Evan Thomas Weiss, commonly known as the man behind Into It. Over It., isn’t one to put out a typical record with each release. His very first release under the pseudonym was the massive 52 Weeks, in which he wrote one song every week for a year, and compiled them into a two-CD set. This was followed by a split with Koji, a close friend, that contained five songs about neighborhoods in Chicago, where Weiss resides. The most recent release is Twelve Towns, which pulls together songs Weiss has recorded over the last two years that were released on various splits, with each song taking the name of a city he visited while touring with Damiera.
One of the first things to take note from Twelve Towns is that there aren’t two similar songs on the record. Each song tells a story from the titular city that Weiss visited and the sound of the song correlates with the city’s respective “scene,” or style. While this is great for fans, as it shows Weiss’ range, it may be the only deterrent for new listeners, as the many shifts in style at times make it seem disjointed.

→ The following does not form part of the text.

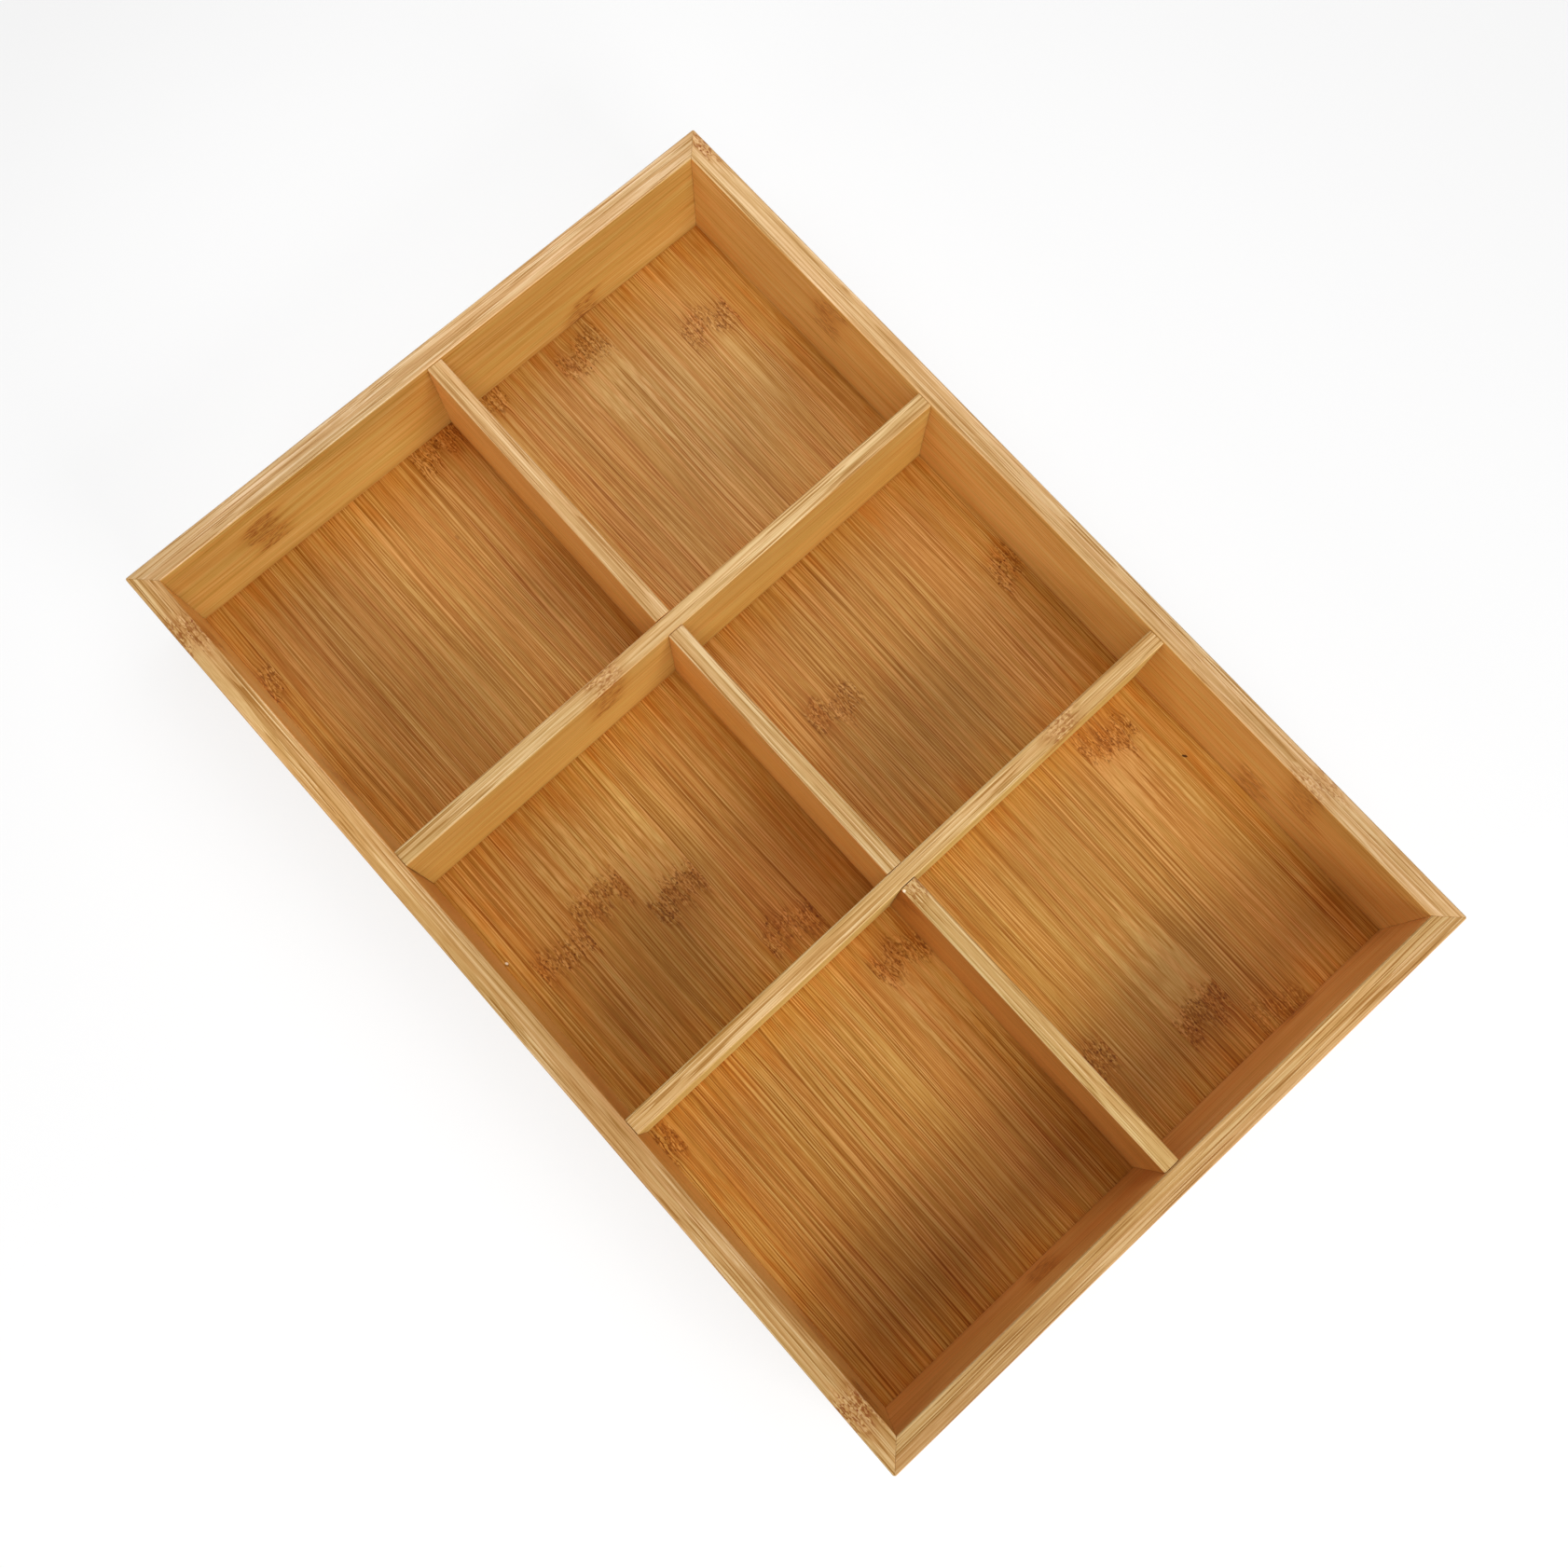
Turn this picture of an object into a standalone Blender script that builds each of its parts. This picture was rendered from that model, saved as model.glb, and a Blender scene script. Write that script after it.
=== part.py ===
"""Bamboo storage tray with six compartments, built from flat boards.

Four mitred wall boards hold a floor panel in grooves along their inner faces. Two cross dividers run
from the front wall to the back wall, and three long dividers stand end to end between the side walls
and the cross dividers. Round bamboo pins hold the dividers' ends, and a flat bamboo key lies hidden
in each mitred corner. Metres, +Z up. X runs along the tray, and the origin is the centre of its
underside.
"""

import math

import bmesh
import bpy
from mathutils import Matrix, Vector

# Whole tray
tray_length = 0.360
tray_width = 0.240
compartment_depth = 0.041  # from the rim down to the floor's upper face

# Wall boards
wall_thickness = 0.008
wall_edge_radius = 0.0006  # rounding of the four long edges of each wall
corner_ease = 0.0005  # sanded off each outer upright corner

# Floor panel, which lies in a groove round the walls
floor_thickness = 0.005
floor_recess = 0.004  # from the walls' lower edges up to the floor's underside
groove_depth = 0.004
floor_edge_play = 0.0005  # left at the bottom of each groove, for the panel to swell

# Dividers
divider_thickness = 0.006
divider_drop = 0.0005  # how far the dividers stay below the rim
divider_edge_radius = 0.0006
cross_divider_pitch = 0.1083  # between the middles of the two cross dividers
cross_divider_skew = math.radians(0.9)  # they are glued in a little off square
crossing_offset = 0.0008  # how far the crossings lie towards the front wall

# Round pins in the dividers' ends
pin_diameter = 0.0025
pin_chamfer = 0.0004
pin_cover = 0.0032  # wood left in a wall behind each pin's hole
pin_in_divider = 0.009
pin_height_shares = {"low": 0.3, "high": 0.7}  # of the dividers' height
pin_sides = 12

# Flat keys in the mitred corners
key_thickness = 0.002
key_cover = 0.0015  # wood left between a key's edges and the walls' faces
key_below_rim = 0.010
key_above_floor = 0.007

# Clearance between two pieces that meet
joint_gap = 0.0003

# Rounded edges: the sides of each arc, and the angle up to which neighbouring faces look like one
arc_steps = 4
smooth_angle = math.radians(40)

# Sizes that follow from those above
half_length = tray_length / 2
half_width = tray_width / 2
floor_top = floor_recess + floor_thickness
tray_height = floor_top + compartment_depth
inner_half_length = half_length - wall_thickness
inner_half_width = half_width - wall_thickness
divider_bottom = floor_top + joint_gap
divider_top = tray_height - divider_drop
cross_divider_x = cross_divider_pitch / 2
cross_divider_length = 2 * (inner_half_width - joint_gap)
pin_radius = pin_diameter / 2
pin_in_wall = wall_thickness - pin_cover - joint_gap
key_width = 2 * math.sqrt(2) * (wall_thickness / 2 - key_cover) - key_thickness
key_bottom = floor_top + key_above_floor
key_top = tray_height - key_below_rim

# Walls by name: length, middle of the outer face, and turn about Z that makes local +Y point inwards
wall_places = {
    "wall_front": (tray_length, (0, -half_width), 0),
    "wall_right": (tray_width, (half_length, 0), 90),
    "wall_back": (tray_length, (0, half_width), 180),
    "wall_left": (tray_width, (-half_length, 0), 270),
}


def bamboo(name, colour, roughness):
    """A plain lacquered bamboo material."""
    made = bpy.data.materials.new(name)
    made.use_nodes = True
    shader = made.node_tree.nodes["Principled BSDF"]
    shader.inputs["Base Color"].default_value = (*colour, 1)
    shader.inputs["Roughness"].default_value = roughness
    shader.inputs["Metallic"].default_value = 0
    return made


def arc(centre, radius, start, end):
    """Points of an arc about centre, from angle start to angle end, in degrees."""
    points = []
    for step in range(arc_steps + 1):
        angle = math.radians(start + (end - start) * step / arc_steps)
        points.append((centre[0] + radius * math.cos(angle), centre[1] + radius * math.sin(angle)))
    return points


def new_object(name, shape, material, parent=None):
    """Turns a bmesh into an object of that name, closed and facing outwards."""
    bmesh.ops.recalc_face_normals(shape, faces=shape.faces)
    mesh = bpy.data.meshes.new(name)
    shape.to_mesh(mesh)
    shape.free()
    mesh.shade_smooth()
    mesh.set_sharp_from_angle(angle=smooth_angle)
    made = bpy.data.objects.new(name, mesh)
    made.data.materials.append(material)
    made.parent = parent
    bpy.context.scene.collection.objects.link(made)
    return made


def as_cutter(piece):
    """Keeps a shape out of the model: it only cuts others."""
    piece.hide_render = True
    piece.display_type = "WIRE"
    return piece


def cut(board, cutter):
    modifier = board.modifiers.new(cutter.name, "BOOLEAN")
    modifier.operation = "DIFFERENCE"
    modifier.object = cutter


def extruded(outline, length):
    """A bar along X, centred on it, from an outline given as (y, z) points."""
    shape = bmesh.new()
    face = shape.faces.new([shape.verts.new((-length / 2, y, z)) for y, z in outline])
    swept = bmesh.ops.extrude_face_region(shape, geom=[face])["geom"]
    moved = [item for item in swept if isinstance(item, bmesh.types.BMVert)]
    bmesh.ops.translate(shape, verts=moved, vec=(length, 0, 0))
    return shape


def trim(shape, point, outward):
    """Cuts off what lies past a plane, and closes the cut."""
    everything = [*shape.verts, *shape.edges, *shape.faces]
    bmesh.ops.bisect_plane(
        shape, geom=everything, plane_co=point, plane_no=outward, clear_outer=True
    )
    rim = [edge for edge in shape.edges if edge.is_boundary]
    bmesh.ops.contextual_create(shape, geom=rim)


def wall_outline():
    """Section of a wall as (y, z), with y 0 at the outer face: rounded edges, and the floor's groove."""
    radius = wall_edge_radius
    inner = wall_thickness
    top = tray_height
    groove_low = floor_recess - joint_gap
    groove_high = floor_top + joint_gap
    groove_back = inner - groove_depth
    return [
        *arc((radius, radius), radius, 180, 270),
        *arc((inner - radius, radius), radius, 270, 360),
        (inner, groove_low),
        (groove_back, groove_low),
        (groove_back, groove_high),
        (inner, groove_high),
        *arc((inner - radius, top - radius), radius, 0, 90),
        *arc((radius, top - radius), radius, 90, 180),
    ]


def make_wall(name, length, place, turn, material):
    """A wall board, mitred at both ends, with its outer upright corners eased."""
    shape = extruded(wall_outline(), length)
    for side in (-1, 1):
        corner = Vector((side * length / 2, 0, 0))
        mitre = Vector((side, 1, 0)).normalized()
        trim(shape, corner - mitre * joint_gap / 2, mitre)
        tip = Vector((side, -1, 0)).normalized()
        trim(shape, corner - tip * corner_ease, tip)
    wall = new_object(name, shape, material)
    wall.location = (*place, 0)
    wall.rotation_euler.z = math.radians(turn)
    return wall


def make_floor(material):
    """The floor panel, which reaches into the groove of all four walls."""
    reach = groove_depth - floor_edge_play
    shape = bmesh.new()
    size = (2 * (inner_half_length + reach), 2 * (inner_half_width + reach), floor_thickness)
    bmesh.ops.create_cube(shape, size=1, matrix=Matrix.Diagonal((*size, 1)))
    panel = new_object("floor_panel", shape, material)
    panel.location.z = floor_recess + floor_thickness / 2
    return panel


def divider_outline():
    """Section of a divider as (y, z), with its two upper edges rounded."""
    radius = divider_edge_radius
    half = divider_thickness / 2
    shoulder = divider_top - radius
    return [
        (-half, divider_bottom),
        (half, divider_bottom),
        *arc((half - radius, shoulder), radius, 0, 90),
        *arc((radius - half, shoulder), radius, 90, 180),
    ]


def make_long_divider(name, start, end, material):
    """A divider board from one (x, y) point to another."""
    run = Vector(end) - Vector(start)
    board = new_object(name, extruded(divider_outline(), run.length), material)
    board.location.xy = Vector(start) + run / 2
    board.rotation_euler.z = math.atan2(run.y, run.x)
    return board


def make_cross_divider(name, x, material):
    """A divider across the tray. Its empty carries the turn and the place, for its pins as well."""
    seat = bpy.data.objects.new(name + "_seat", None)
    bpy.context.scene.collection.objects.link(seat)
    seat.location.x = x
    seat.rotation_euler.z = math.radians(90) + cross_divider_skew
    return new_object(name, extruded(divider_outline(), cross_divider_length), material, seat)


def rod(start, end, radius, chamfer=0):
    """A round rod along X from start to end, with its ends chamfered."""
    shape = bmesh.new()
    lie_down = Matrix.Rotation(math.radians(90), 4, "Y")
    place = Matrix.Translation(((start + end) / 2, 0, 0))
    bmesh.ops.create_cone(
        shape,
        cap_ends=True,
        segments=pin_sides,
        radius1=radius,
        radius2=radius,
        depth=end - start,
        matrix=place @ lie_down,
    )
    if chamfer:
        caps = [face for face in shape.faces if len(face.verts) == pin_sides]
        rims = {edge for face in caps for edge in face.edges}
        bmesh.ops.bevel(
            shape,
            geom=list(rims),
            offset=chamfer,
            affect="EDGES",
            segments=1,
            profile=0.5,
            material=-1,
        )
    return shape


def make_pins(name, start, end, boards, material, parent=None, y=0):
    """The lower and the upper pin of a joint, along their parent's X, each in a hole in the boards."""
    for level_name, share in pin_height_shares.items():
        pin_name = f"{name}_{level_name}"
        pin = new_object(pin_name, rod(start, end, pin_radius, pin_chamfer), material, parent)
        hole = rod(start - joint_gap, end + joint_gap, pin_radius + joint_gap)
        cutter = as_cutter(new_object("hole_" + pin_name, hole, material, parent))
        for piece in (pin, cutter):
            piece.location.y = y
            piece.location.z = divider_bottom + share * (divider_top - divider_bottom)
        for board in boards:
            cut(board, cutter)


def key_block(grow):
    """A corner key as a bmesh, larger by grow on every side."""
    shape = bmesh.new()
    size = [side + 2 * grow for side in (key_width, key_thickness, key_top - key_bottom)]
    bmesh.ops.create_cube(shape, size=1, matrix=Matrix.Diagonal((*size, 1)))
    return shape


def make_corner_key(name, x_side, y_side, boards, material):
    """A flat key across the middle of a mitre, in a slot that both walls share."""
    place = (
        x_side * (half_length - wall_thickness / 2),
        y_side * (half_width - wall_thickness / 2),
        (key_bottom + key_top) / 2,
    )
    across = math.atan2(-x_side, y_side)  # square to the mitre, which runs from corner to corner
    key = new_object(name, key_block(0), material)
    slot = as_cutter(new_object("slot_" + name, key_block(joint_gap), material))
    for piece in (key, slot):
        piece.location = place
        piece.rotation_euler.z = across
    for board in boards:
        cut(board, slot)


def main():
    for old in list(bpy.data.objects):
        bpy.data.objects.remove(old)

    wall_bamboo = bamboo("wall_bamboo", (0.62, 0.36, 0.13), 0.42)
    floor_bamboo = bamboo("floor_bamboo", (0.52, 0.25, 0.07), 0.38)
    divider_bamboo = bamboo("divider_bamboo", (0.60, 0.35, 0.13), 0.42)
    pin_bamboo = bamboo("pin_bamboo", (0.66, 0.45, 0.22), 0.6)

    walls = {
        name: make_wall(name, length, place, turn, wall_bamboo)
        for name, (length, place, turn) in wall_places.items()
    }
    make_floor(floor_bamboo)

    cross = {
        "left": make_cross_divider("cross_divider_left", -cross_divider_x, divider_bamboo),
        "right": make_cross_divider("cross_divider_right", cross_divider_x, divider_bamboo),
    }

    # Long dividers fill the runs between the side walls and the cross dividers
    face = divider_thickness / 2 + joint_gap
    wall_x = inner_half_length - joint_gap
    crossing_y = -crossing_offset
    runs = {
        "left": ((-wall_x, 0), (-cross_divider_x - face, crossing_y)),
        "middle": ((face - cross_divider_x, crossing_y), (cross_divider_x - face, crossing_y)),
        "right": ((cross_divider_x + face, crossing_y), (wall_x, 0)),
    }
    long = {
        name: make_long_divider("long_divider_" + name, start, end, divider_bamboo)
        for name, (start, end) in runs.items()
    }

    for name, side in (("left", -1), ("right", 1)):
        # Pins from the cross divider into the front and the back wall
        for end_name, end in (("front", -1), ("back", 1)):
            reach = sorted(
                (end * (inner_half_width - pin_in_divider), end * (inner_half_width + pin_in_wall))
            )
            boards = (cross[name], walls["wall_" + end_name])
            pins = f"cross_pin_{name}_{end_name}"
            make_pins(pins, *reach, boards, pin_bamboo, parent=cross[name].parent)

        # Pins from the outer long divider into the side wall
        reach = sorted(
            (side * (inner_half_length - pin_in_divider), side * (inner_half_length + pin_in_wall))
        )
        make_pins("end_pin_" + name, *reach, (long[name], walls["wall_" + name]), pin_bamboo)

        # Pins through the cross divider, from one long divider into the next
        half_pin = divider_thickness / 2 + pin_in_divider
        reach = (side * cross_divider_x - half_pin, side * cross_divider_x + half_pin)
        boards = (long[name], cross[name], long["middle"])
        make_pins("crossing_pin_" + name, *reach, boards, pin_bamboo, y=crossing_y)

    for y_name, y_side in (("front", -1), ("back", 1)):
        for x_name, x_side in (("left", -1), ("right", 1)):
            boards = (walls[f"wall_{y_name}"], walls[f"wall_{x_name}"])
            name = f"corner_key_{y_name}_{x_name}"
            make_corner_key(name, x_side, y_side, boards, pin_bamboo)


main()
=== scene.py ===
import math

import bmesh
import bpy
from mathutils import Matrix, Vector, noise


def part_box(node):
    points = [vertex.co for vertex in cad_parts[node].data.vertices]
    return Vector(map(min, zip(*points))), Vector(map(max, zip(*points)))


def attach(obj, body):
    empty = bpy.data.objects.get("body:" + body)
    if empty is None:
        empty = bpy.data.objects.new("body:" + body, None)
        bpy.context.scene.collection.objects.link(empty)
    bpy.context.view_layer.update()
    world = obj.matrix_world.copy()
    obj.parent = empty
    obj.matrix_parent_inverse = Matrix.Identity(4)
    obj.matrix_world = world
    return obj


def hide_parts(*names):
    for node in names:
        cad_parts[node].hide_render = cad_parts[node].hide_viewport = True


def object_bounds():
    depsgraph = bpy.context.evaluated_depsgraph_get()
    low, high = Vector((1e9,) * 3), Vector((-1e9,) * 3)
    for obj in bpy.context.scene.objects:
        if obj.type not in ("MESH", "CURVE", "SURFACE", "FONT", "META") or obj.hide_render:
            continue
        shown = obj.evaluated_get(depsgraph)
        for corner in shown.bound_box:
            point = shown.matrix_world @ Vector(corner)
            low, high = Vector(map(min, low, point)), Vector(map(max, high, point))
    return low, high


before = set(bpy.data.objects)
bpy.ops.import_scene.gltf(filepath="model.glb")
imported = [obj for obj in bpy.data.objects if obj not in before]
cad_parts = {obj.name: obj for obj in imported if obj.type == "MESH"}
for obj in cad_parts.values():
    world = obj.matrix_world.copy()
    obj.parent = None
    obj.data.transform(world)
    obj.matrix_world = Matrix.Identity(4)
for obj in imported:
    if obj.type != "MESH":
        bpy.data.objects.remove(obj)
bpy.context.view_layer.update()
trayLow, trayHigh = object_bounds()
traySize = trayHigh - trayLow
metresToMillimetres = 1000
print("frame loaded:", len(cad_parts), "nodes")


# Camera, at the photograph's viewpoint

cameraLook = {
    "place": (0.07498, -0.07629, 0.52239),
    "turn": (11.3093, -0.7487, 48.0261),  # degrees about X, Y and Z
    "lens": 35.633,
    "sensor": 36.0,
    "clipStart": 0.01,
}


def makeCamera():
    lens = bpy.data.cameras.new("photoCamera")
    lens.lens = cameraLook["lens"]
    lens.sensor_width = cameraLook["sensor"]
    lens.clip_start = cameraLook["clipStart"]
    camera = bpy.data.objects.new("photoCamera", lens)
    camera.location = cameraLook["place"]
    camera.rotation_euler = [math.radians(angle) for angle in cameraLook["turn"]]
    bpy.context.scene.collection.objects.link(camera)
    bpy.context.scene.camera = camera


makeCamera()
print("camera placed")


# Small helpers for building node trees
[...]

The album opener “Nashville, TN” is full of acoustic finger-picking and soft singing that sounds as if it’s coming out of a phonograph, complete with the occasional record scratch. This is immediately followed by the alternative-indie driven “Orlando, FL,” which contrasts the previous rustic song. Weiss’ voice, which bears similarities to Ben Gibbard of Death Cab for Cutie and The Postal Service, is the only real connection between songs.
A personal favorite is “Brenham, TX,” which accomplishes the somewhat difficult task of mixing the indie-rock of Austin and the country and blues of Houston. It’s all the more fitting since the town is nearly the midway point between the two major cities. The vocals are the clear standout on this track, with Weiss reaching the top of his range repeatedly. Also extremely enjoyable is “Portland, OR,” which sounds the most similar to a DCFC track, with the use of electronics and pulsing drums; perhaps this is due to the band being located in the Northwest.
Essentially, this album has a little bit of something for everyone. Fans of Weiss’ previous work and voice will be drawn to this and find it enjoyable as he shines throughout. However, new fans, of nearly any genre, will find something here to like. Whether it is the acoustic “Cambridge, MA,” or the punk-styled “Washington, DC,” there is a track for nearly every style.